* [AIM OF THE TASK] Restate the whole listing exactly.

# # # # # # #

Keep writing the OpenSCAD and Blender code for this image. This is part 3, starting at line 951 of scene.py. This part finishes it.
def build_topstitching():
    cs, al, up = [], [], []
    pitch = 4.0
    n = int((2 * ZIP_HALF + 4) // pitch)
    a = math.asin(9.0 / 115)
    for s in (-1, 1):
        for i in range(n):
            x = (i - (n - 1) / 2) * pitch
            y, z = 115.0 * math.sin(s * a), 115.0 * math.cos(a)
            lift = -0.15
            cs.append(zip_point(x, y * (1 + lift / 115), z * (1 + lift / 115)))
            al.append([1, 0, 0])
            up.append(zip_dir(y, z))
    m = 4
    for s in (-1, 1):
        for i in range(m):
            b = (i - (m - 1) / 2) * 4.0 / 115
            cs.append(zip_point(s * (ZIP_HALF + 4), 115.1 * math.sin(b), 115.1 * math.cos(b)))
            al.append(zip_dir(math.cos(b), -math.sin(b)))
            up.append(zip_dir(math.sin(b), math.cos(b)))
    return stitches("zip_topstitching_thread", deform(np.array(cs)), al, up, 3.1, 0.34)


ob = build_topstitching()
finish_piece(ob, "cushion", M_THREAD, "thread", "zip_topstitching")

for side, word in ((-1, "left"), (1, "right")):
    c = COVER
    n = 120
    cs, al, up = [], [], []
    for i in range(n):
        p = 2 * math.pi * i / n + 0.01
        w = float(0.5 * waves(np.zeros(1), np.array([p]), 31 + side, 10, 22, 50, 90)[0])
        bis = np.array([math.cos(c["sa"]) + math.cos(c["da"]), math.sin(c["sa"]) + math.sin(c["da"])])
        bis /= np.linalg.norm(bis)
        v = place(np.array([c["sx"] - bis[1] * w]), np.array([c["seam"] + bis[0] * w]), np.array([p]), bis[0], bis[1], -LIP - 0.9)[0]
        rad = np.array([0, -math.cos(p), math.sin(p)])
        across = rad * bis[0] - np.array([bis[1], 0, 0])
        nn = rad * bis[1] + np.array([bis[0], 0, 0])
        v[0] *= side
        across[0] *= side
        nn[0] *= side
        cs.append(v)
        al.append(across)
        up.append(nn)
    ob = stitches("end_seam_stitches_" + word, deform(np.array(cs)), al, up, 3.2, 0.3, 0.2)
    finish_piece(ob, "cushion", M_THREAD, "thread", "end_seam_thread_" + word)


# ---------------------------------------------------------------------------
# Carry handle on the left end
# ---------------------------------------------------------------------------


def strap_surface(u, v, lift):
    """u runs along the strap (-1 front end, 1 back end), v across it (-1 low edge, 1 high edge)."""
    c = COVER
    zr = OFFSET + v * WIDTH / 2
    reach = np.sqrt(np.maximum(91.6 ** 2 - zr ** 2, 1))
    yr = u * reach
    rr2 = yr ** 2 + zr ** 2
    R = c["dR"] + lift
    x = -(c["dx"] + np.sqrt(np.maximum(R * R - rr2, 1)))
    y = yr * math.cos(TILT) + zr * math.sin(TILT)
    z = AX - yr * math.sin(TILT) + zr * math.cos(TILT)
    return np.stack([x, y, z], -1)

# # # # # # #

* [WRITTEN SOLUTION]
Keep writing the OpenSCAD and Blender code for this image. This is part 3, starting at line 951 of scene.py. This part finishes it.
def build_topstitching():
    cs, al, up = [], [], []
    pitch = 4.0
    n = int((2 * ZIP_HALF + 4) // pitch)
    a = math.asin(9.0 / 115)
    for s in (-1, 1):
        for i in range(n):
            x = (i - (n - 1) / 2) * pitch
            y, z = 115.0 * math.sin(s * a), 115.0 * math.cos(a)
            lift = -0.15
            cs.append(zip_point(x, y * (1 + lift / 115), z * (1 + lift / 115)))
            al.append([1, 0, 0])
            up.append(zip_dir(y, z))
    m = 4
    for s in (-1, 1):
        for i in range(m):
            b = (i - (m - 1) / 2) * 4.0 / 115
            cs.append(zip_point(s * (ZIP_HALF + 4), 115.1 * math.sin(b), 115.1 * math.cos(b)))
            al.append(zip_dir(math.cos(b), -math.sin(b)))
            up.append(zip_dir(math.sin(b), math.cos(b)))
    return stitches("zip_topstitching_thread", deform(np.array(cs)), al, up, 3.1, 0.34)


ob = build_topstitching()
finish_piece(ob, "cushion", M_THREAD, "thread", "zip_topstitching")

for side, word in ((-1, "left"), (1, "right")):
    c = COVER
    n = 120
    cs, al, up = [], [], []
    for i in range(n):
        p = 2 * math.pi * i / n + 0.01
        w = float(0.5 * waves(np.zeros(1), np.array([p]), 31 + side, 10, 22, 50, 90)[0])
        bis = np.array([math.cos(c["sa"]) + math.cos(c["da"]), math.sin(c["sa"]) + math.sin(c["da"])])
        bis /= np.linalg.norm(bis)
        v = place(np.array([c["sx"] - bis[1] * w]), np.array([c["seam"] + bis[0] * w]), np.array([p]), bis[0], bis[1], -LIP - 0.9)[0]
        rad = np.array([0, -math.cos(p), math.sin(p)])
        across = rad * bis[0] - np.array([bis[1], 0, 0])
        nn = rad * bis[1] + np.array([bis[0], 0, 0])
        v[0] *= side
        across[0] *= side
        nn[0] *= side
        cs.append(v)
        al.append(across)
        up.append(nn)
    ob = stitches("end_seam_stitches_" + word, deform(np.array(cs)), al, up, 3.2, 0.3, 0.2)
    finish_piece(ob, "cushion", M_THREAD, "thread", "end_seam_thread_" + word)


# ---------------------------------------------------------------------------
# Carry handle on the left end
# ---------------------------------------------------------------------------


def strap_surface(u, v, lift):
    """u runs along the strap (-1 front end, 1 back end), v across it (-1 low edge, 1 high edge)."""
    c = COVER
    zr = OFFSET + v * WIDTH / 2
    reach = np.sqrt(np.maximum(91.6 ** 2 - zr ** 2, 1))
    yr = u * reach
    rr2 = yr ** 2 + zr ** 2
    R = c["dR"] + lift
    x = -(c["dx"] + np.sqrt(np.maximum(R * R - rr2, 1)))
    y = yr * math.cos(TILT) + zr * math.sin(TILT)
    z = AX - yr * math.sin(TILT) + zr * math.cos(TILT)
    return np.stack([x, y, z], -1)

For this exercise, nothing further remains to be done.